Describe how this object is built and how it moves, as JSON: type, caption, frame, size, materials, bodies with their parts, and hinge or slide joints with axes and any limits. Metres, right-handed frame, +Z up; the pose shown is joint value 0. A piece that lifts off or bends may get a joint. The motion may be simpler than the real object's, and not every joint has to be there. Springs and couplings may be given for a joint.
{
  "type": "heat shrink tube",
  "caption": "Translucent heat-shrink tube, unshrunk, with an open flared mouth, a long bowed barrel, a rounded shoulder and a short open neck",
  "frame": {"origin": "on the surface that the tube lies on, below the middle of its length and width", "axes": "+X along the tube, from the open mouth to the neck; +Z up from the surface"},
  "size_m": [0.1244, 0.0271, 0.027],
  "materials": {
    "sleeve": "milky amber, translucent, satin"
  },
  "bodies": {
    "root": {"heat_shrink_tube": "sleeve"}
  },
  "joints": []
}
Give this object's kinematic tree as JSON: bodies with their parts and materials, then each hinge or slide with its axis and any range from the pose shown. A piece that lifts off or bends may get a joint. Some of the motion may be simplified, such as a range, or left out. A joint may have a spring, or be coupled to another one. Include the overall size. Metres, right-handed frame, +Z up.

Stated goal
Transcribe the entire listing above precisely.

Solution for this exercise
Describe how this object is built and how it moves, as JSON: type, caption, frame, size, materials, bodies with their parts, and hinge or slide joints with axes and any limits. Metres, right-handed frame, +Z up; the pose shown is joint value 0. A piece that lifts off or bends may get a joint. The motion may be simpler than the real object's, and not every joint has to be there. Springs and couplings may be given for a joint.
{
  "type": "heat shrink tube",
  "caption": "Translucent heat-shrink tube, unshrunk, with an open flared mouth, a long bowed barrel, a rounded shoulder and a short open neck",
  "frame": {"origin": "on the surface that the tube lies on, below the middle of its length and width", "axes": "+X along the tube, from the open mouth to the neck; +Z up from the surface"},
  "size_m": [0.1244, 0.0271, 0.027],
  "materials": {
    "sleeve": "milky amber, translucent, satin"
  },
  "bodies": {
    "root": {"heat_shrink_tube": "sleeve"}
  },
  "joints": []
}
Give this object's kinematic tree as JSON: bodies with their parts and materials, then each hinge or slide with its axis and any range from the pose shown. A piece that lifts off or bends may get a joint. Some of the motion may be simplified, such as a range, or left out. A joint may have a spring, or be coupled to another one. Include the overall size. Metres, right-handed frame, +Z up.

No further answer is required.